クロアチアのワイン ~数千年に及ぶワイン文化のモザイク~
クロアチアの葡萄栽培は約2,500年前にギリシャよりもたらされます。そしてローマ時代 紀元280年頃 マルクス アウレリウス プロブス帝にによって沿岸部のダルマチア地方から内陸部のパンノニアまで植樹されていきました。その後、オスマン帝国、ヴェネチアやオーストリア ハンガリー帝国と支配者は変わりますが、独立後の現在に至るまで、様々な時代と文化をモザイク様に吸収してワインを造り続けています。
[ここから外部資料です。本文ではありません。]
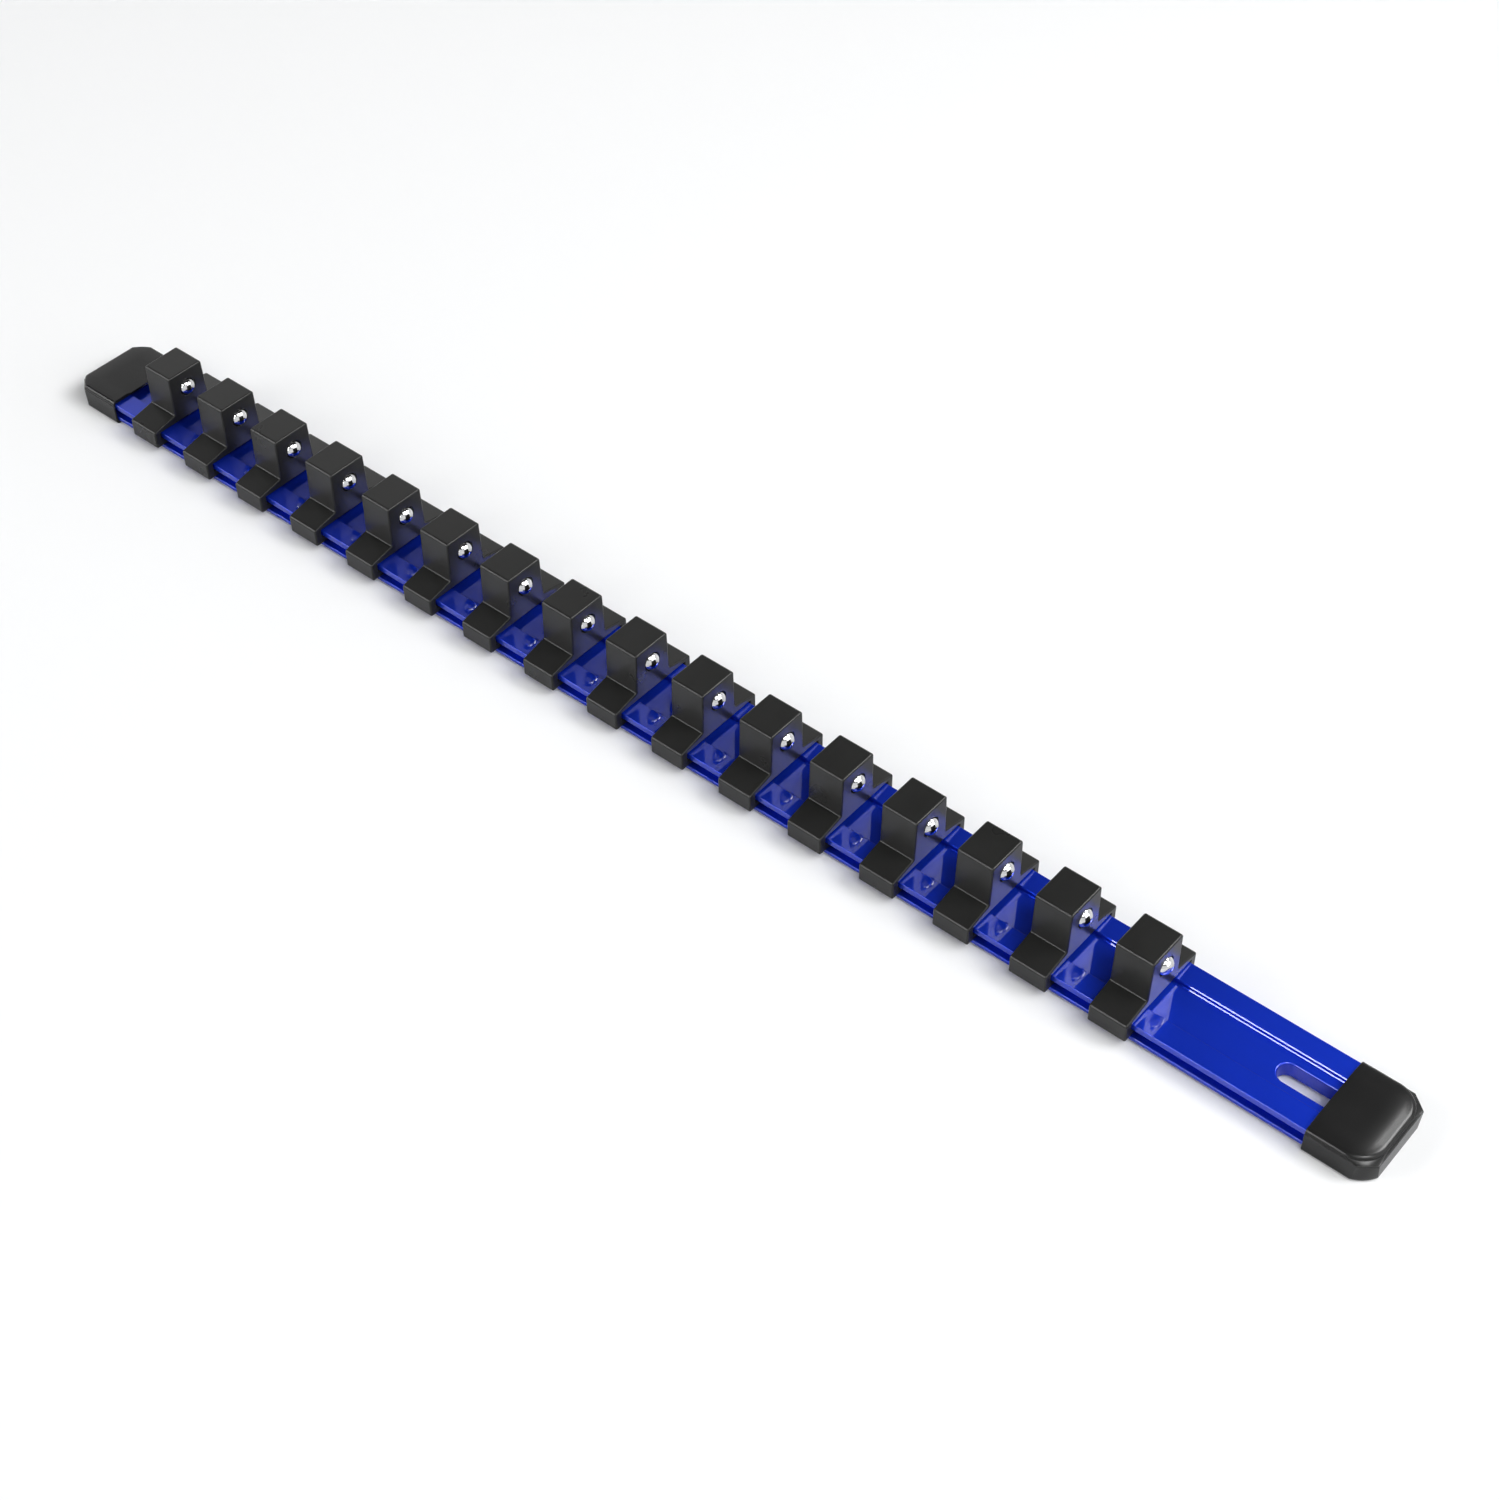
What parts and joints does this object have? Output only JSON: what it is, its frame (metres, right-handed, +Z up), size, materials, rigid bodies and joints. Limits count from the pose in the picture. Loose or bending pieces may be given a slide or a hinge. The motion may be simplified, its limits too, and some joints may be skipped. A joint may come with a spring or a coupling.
{
  "type": "socket rail",
  "caption": "Socket holder rail: a grooved blue aluminium bar with a slotted end, black end caps, and sliding black clips that each hold a square-drive socket with a sprung ball.",
  "frame": {"origin": "under the middle of the rail, on the surface that the end caps stand on", "axes": "+X along the rail to the slotted end, the side that the balls look to; +Y from front to back; +Z up, out of the posts' tops"},
  "size_m": [0.4466, 0.0296, 0.023],
  "materials": {
    "anodised_rail": "polished and blue anodised",
    "end_caps": "smooth satin black",
    "clips": "fine-grained charcoal black",
    "balls": "polished steel",
    "springs": "drawn spring wire"
  },
  "bodies": {
    "rail": {"rail": "anodised_rail", "end_cap_left": "end_caps", "end_cap_right": "end_caps"},
    "clip_01": {"clip_01": "clips", "spring_01": "springs"},
    "ball_01": {"ball_01": "balls"},
    "clip_02": {"clip_02": "clips", "spring_02": "springs"},
    "ball_02": {"ball_02": "balls"},
    "clip_03": {"clip_03": "clips", "spring_03": "springs"},
    "ball_03": {"ball_03": "balls"},
    "clip_04": {"clip_04": "clips", "spring_04": "springs"},
    "ball_04": {"ball_04": "balls"},
    "clip_05": {"clip_05": "clips", "spring_05": "springs"},
    "ball_05": {"ball_05": "balls"},
    "clip_06": {"clip_06": "clips", "spring_06": "springs"},
    "ball_06": {"ball_06": "balls"},
    "clip_07": {"clip_07": "clips", "spring_07": "springs"},
    "ball_07": {"ball_07": "balls"},
    "clip_08": {"clip_08": "clips", "spring_08": "springs"},
    "ball_08": {"ball_08": "balls"},
    "clip_09": {"clip_09": "clips", "spring_09": "springs"},
    "ball_09": {"ball_09": "balls"},
    "clip_10": {"clip_10": "clips", "spring_10": "springs"},
    "ball_10": {"ball_10": "balls"},
    "clip_11": {"clip_11": "clips", "spring_11": "springs"},
    "ball_11": {"ball_11": "balls"},
    "clip_12": {"clip_12": "clips", "spring_12": "springs"},
    "ball_12": {"ball_12": "balls"},
    "clip_13": {"clip_13": "clips", "spring_13": "springs"},
    "ball_13": {"ball_13": "balls"},
    "clip_14": {"clip_14": "clips", "spring_14": "springs"},
    "ball_14": {"ball_14": "balls"},
    "clip_15": {"clip_15": "clips", "spring_15": "springs"},
    "ball_15": {"ball_15": "balls"},
    "clip_16": {"clip_16": "clips", "spring_16": "springs"},
    "ball_16": {"ball_16": "balls"}
  },
  "joints": [
    {"name": "clip_slide_01", "type": "slide", "parent": "rail", "child": "clip_01", "axis": [1, 0, 0], "range_m": [-0.0101, 0.0102]},
    {"name": "ball_press_01", "type": "slide", "parent": "clip_01", "child": "ball_01", "axis": [1, 0, 0], "range_m": [-0.0014, 0], "stiffness_N_per_m": 800, "springref_m": 0.001, "deforming": ["spring_01"]},
    {"name": "clip_slide_02", "type": "slide", "parent": "rail", "child": "clip_02", "axis": [1, 0, 0], "range_m": [-0.0102, 0.0102]},
    {"name": "ball_press_02", "type": "slide", "parent": "clip_02", "child": "ball_02", "axis": [1, 0, 0], "range_m": [-0.0014, 0], "stiffness_N_per_m": 800, "springref_m": 0.001, "deforming": ["spring_02"]},
    {"name": "clip_slide_03", "type": "slide", "parent": "rail", "child": "clip_03", "axis": [1, 0, 0], "range_m": [-0.0102, 0.0102]},
    {"name": "ball_press_03", "type": "slide", "parent": "clip_03", "child": "ball_03", "axis": [1, 0, 0], "range_m": [-0.0014, 0], "stiffness_N_per_m": 800, "springref_m": 0.001, "deforming": ["spring_03"]},
    {"name": "clip_slide_04", "type": "slide", "parent": "rail", "child": "clip_04", "axis": [1, 0, 0], "range_m": [-0.0102, 0.0102]},
    {"name": "ball_press_04", "type": "slide", "parent": "clip_04", "child": "ball_04", "axis": [1, 0, 0], "range_m": [-0.0014, 0], "stiffness_N_per_m": 800, "springref_m": 0.001, "deforming": ["spring_04"]},
    {"name": "clip_slide_05", "type": "slide", "parent": "rail", "child": "clip_05", "axis": [1, 0, 0], "range_m": [-0.0102, 0.0102]},
    {"name": "ball_press_05", "type": "slide", "parent": "clip_05", "child": "ball_05", "axis": [1, 0, 0], "range_m": [-0.0014, 0], "stiffness_N_per_m": 800, "springref_m": 0.001, "deforming": ["spring_05"]},
    {"name": "clip_slide_06", "type": "slide", "parent": "rail", "child": "clip_06", "axis": [1, 0, 0], "range_m": [-0.0102, 0.0102]},
    {"name": "ball_press_06", "type": "slide", "parent": "clip_06", "child": "ball_06", "axis": [1, 0, 0], "range_m": [-0.0014, 0], "stiffness_N_per_m": 800, "springref_m": 0.001, "deforming": ["spring_06"]},
    {"name": "clip_slide_07", "type": "slide", "parent": "rail", "child": "clip_07", "axis": [1, 0, 0], "range_m": [-0.0102, 0.0102]},
    {"name": "ball_press_07", "type": "slide", "parent": "clip_07", "child": "ball_07", "axis": [1, 0, 0], "range_m": [-0.0014, 0], "stiffness_N_per_m": 800, "springref_m": 0.001, "deforming": ["spring_07"]},
    {"name": "clip_slide_08", "type": "slide", "parent": "rail", "child": "clip_08", "axis": [1, 0, 0], "range_m": [-0.0102, 0.0102]},
    {"name": "ball_press_08", "type": "slide", "parent": "clip_08", "child": "ball_08", "axis": [1, 0, 0], "range_m": [-0.0014, 0], "stiffness_N_per_m": 800, "springref_m": 0.001, "deforming": ["spring_08"]},
    {"name": "clip_slide_09", "type": "slide", "parent": "rail", "child": "clip_09", "axis": [1, 0, 0], "range_m": [-0.0102, 0.0102]},
    {"name": "ball_press_09", "type": "slide", "parent": "clip_09", "child": "ball_09", "axis": [1, 0, 0], "range_m": [-0.0014, 0], "stiffness_N_per_m": 800, "springref_m": 0.001, "deforming": ["spring_09"]},
    {"name": "clip_slide_10", "type": "slide", "parent": "rail", "child": "clip_10", "axis": [1, 0, 0], "range_m": [-0.0102, 0.0102]},
    {"name": "ball_press_10", "type": "slide", "parent": "clip_10", "child": "ball_10", "axis": [1, 0, 0], "range_m": [-0.0014, 0], "stiffness_N_per_m": 800, "springref_m": 0.001, "deforming": ["spring_10"]},
    {"name": "clip_slide_11", "type": "slide", "parent": "rail", "child": "clip_11", "axis": [1, 0, 0], "range_m": [-0.0102, 0.0102]},
    {"name": "ball_press_11", "type": "slide", "parent": "clip_11", "child": "ball_11", "axis": [1, 0, 0], "range_m": [-0.0014, 0], "stiffness_N_per_m": 800, "springref_m": 0.001, "deforming": ["spring_11"]},
    {"name": "clip_slide_12", "type": "slide", "parent": "rail", "child": "clip_12", "axis": [1, 0, 0], "range_m": [-0.0102, 0.0102]},
    {"name": "ball_press_12", "type": "slide", "parent": "clip_12", "child": "ball_12", "axis": [1, 0, 0], "range_m": [-0.0014, 0], "stiffness_N_per_m": 800, "springref_m": 0.001, "deforming": ["spring_12"]},
    {"name": "clip_slide_13", "type": "slide", "parent": "rail", "child": "clip_13", "axis": [1, 0, 0], "range_m": [-0.0102, 0.0102]},
    {"name": "ball_press_13", "type": "slide", "parent": "clip_13", "child": "ball_13", "axis": [1, 0, 0], "range_m": [-0.0014, 0], "stiffness_N_per_m": 800, "springref_m": 0.001, "deforming": ["spring_13"]},
    {"name": "clip_slide_14", "type": "slide", "parent": "rail", "child": "clip_14", "axis": [1, 0, 0], "range_m": [-0.0102, 0.0102]},
    {"name": "ball_press_14", "type": "slide", "parent": "clip_14", "child": "ball_14", "axis": [1, 0, 0], "range_m": [-0.0014, 0], "stiffness_N_per_m": 800, "springref_m": 0.001, "deforming": ["spring_14"]},
    {"name": "clip_slide_15", "type": "slide", "parent": "rail", "child": "clip_15", "axis": [1, 0, 0], "range_m": [-0.0102, 0.0102]},
    {"name": "ball_press_15", "type": "slide", "parent": "clip_15", "child": "ball_15", "axis": [1, 0, 0], "range_m": [-0.0014, 0], "stiffness_N_per_m": 800, "springref_m": 0.001, "deforming": ["spring_15"]},
    {"name": "clip_slide_16", "type": "slide", "parent": "rail", "child": "clip_16", "axis": [1, 0, 0], "range_m": [-0.0102, 0.0464]},
    {"name": "ball_press_16", "type": "slide", "parent": "clip_16", "child": "ball_16", "axis": [1, 0, 0], "range_m": [-0.0014, 0], "stiffness_N_per_m": 800, "springref_m": 0.001, "deforming": ["spring_16"]}
  ]
}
~スラヴォニア - ドナウ地方のイロク (Ilok)地区~
ドナウ河沿いに広がるクロアチアで最も東に位置する生産地域。ゆるやかな斜面とドナウ河沿いのやや高い位置にある大地が特徴。イロクはこの地方を地域を代表するワイン産地でセルビアとドナウ川を挟んで国境を接しており、クロアチア最東端の地です。昔から交易の要所として栄え、重要な文化的、歴史的な遺産も多くありゴシック教会やオスマン時代のイスラム様式の建物の跡など、東西の芸術の違いがはっきりと現れているクロアチアでは興味深い町の一つです。
歴史
創業1450年。クロアチアで最も古くから続くワイナリーです。ボルドーやブルゴーニュが自家詰めを始めるはるか前の1700年代より元詰めを行っており、クロアチア国外にワインを売った最初のワイナリーでもあります。イロク地区は収穫される葡萄のクオリティが非常に高いことで知られ、ドナウのワイン王国とも呼ばれます。1953年には英国のエリサベス女王の即位式に11,000本ワインを収め、今もイギリス王室のワインリストには彼らのワインがオンリストされています。
畑は全て自根 (接木していません)
葡萄はドナウ河に向かって穏やかに傾斜する、フルシュカゴーラ山(セルビア)西部の斜面に植えられてます。標高は153~200m。土壌はチェルノーゼムレス(黒色の厚い腐植層、その下に炭酸カルシウムの集積層が重なります)とドナウが運んだ沖積土。所有面積は360ha。
また19世紀後半に世界的に猛威をふるったフィロキセラの被害もクロアチア東部では地質、気候的要因と国際品種が殆ど植えられていなかった関係で葡萄が生き残り、現在に至ります。